NATO deputy chief urges allies to enhance cooperation in Black Sea region

  23 April 2016    Read: 773
NATO deputy chief urges allies to enhance cooperation in Black Sea region
NATO Deputy Secretary General Alexander Vershbow here on Friday said the allies in the Black Sea region, together with the United States, should enhance cooperation against common threats.
"The significance of the Black Sea region, as a NATO frontier, as a crossroads between Europe, Asia and the Middle East, as the site of several so-called `frozen conflicts,` and as a source and transit route for energy, means that what happens here is a key concern for NATO," Vershbow said in a keynote speech at an international conference on Black Sea security.

The seriousness of the security situation required NATO to look at new ways of maintaining peace and stability in the region, Vershbow said.

Key to this was the commitment of NATO members to stop the cuts in defense budgets and gradually increase defense spending to 2 percent of gross domestic product within a decade, he said.

Along with spending more money on defense, allies needed to ensure the highest levels of interoperability: the ability of their militaries to cooperate against common threats, Vershbow said.

"Cooperation between allies, especially between our Black Sea allies Bulgaria, Romania, Turkey, and involving the United States, will be key to the security challenges we face," he said.

NATO was good at sharing intelligence and situational awareness but "we can do better," he said.
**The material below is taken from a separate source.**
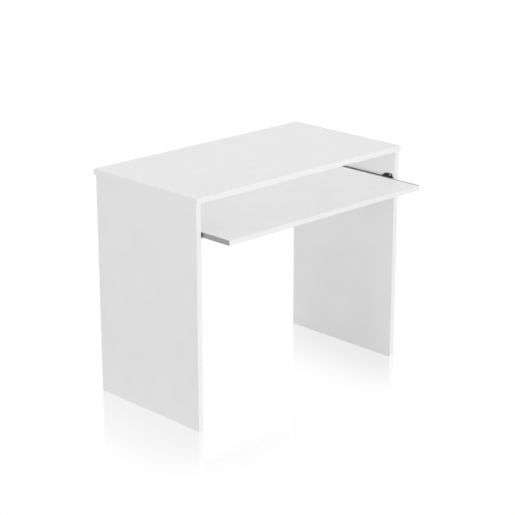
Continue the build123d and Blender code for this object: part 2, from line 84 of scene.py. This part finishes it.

"The further deployment of intelligence-surveillance-reconnaissance capabilities, for example, would help us to see threats coming sooner, and so help us regain the strategic initiative," Vershbow said.

"We need to consider a more persistent NATO military presence in the region, with a particular focus on our maritime capabilities," he said.

He recalled that NATO already implemented a series of assurance measures for its eastern allies, including AWACS surveillance flights, and the intensification of NATO maritime patrols in the Black Sea itself.

In addition, the United States planned to expand its exercises and training with NATO allies and partners, and to augment pre-positioned equipment, including in both Bulgaria and Romania, Vershbow said.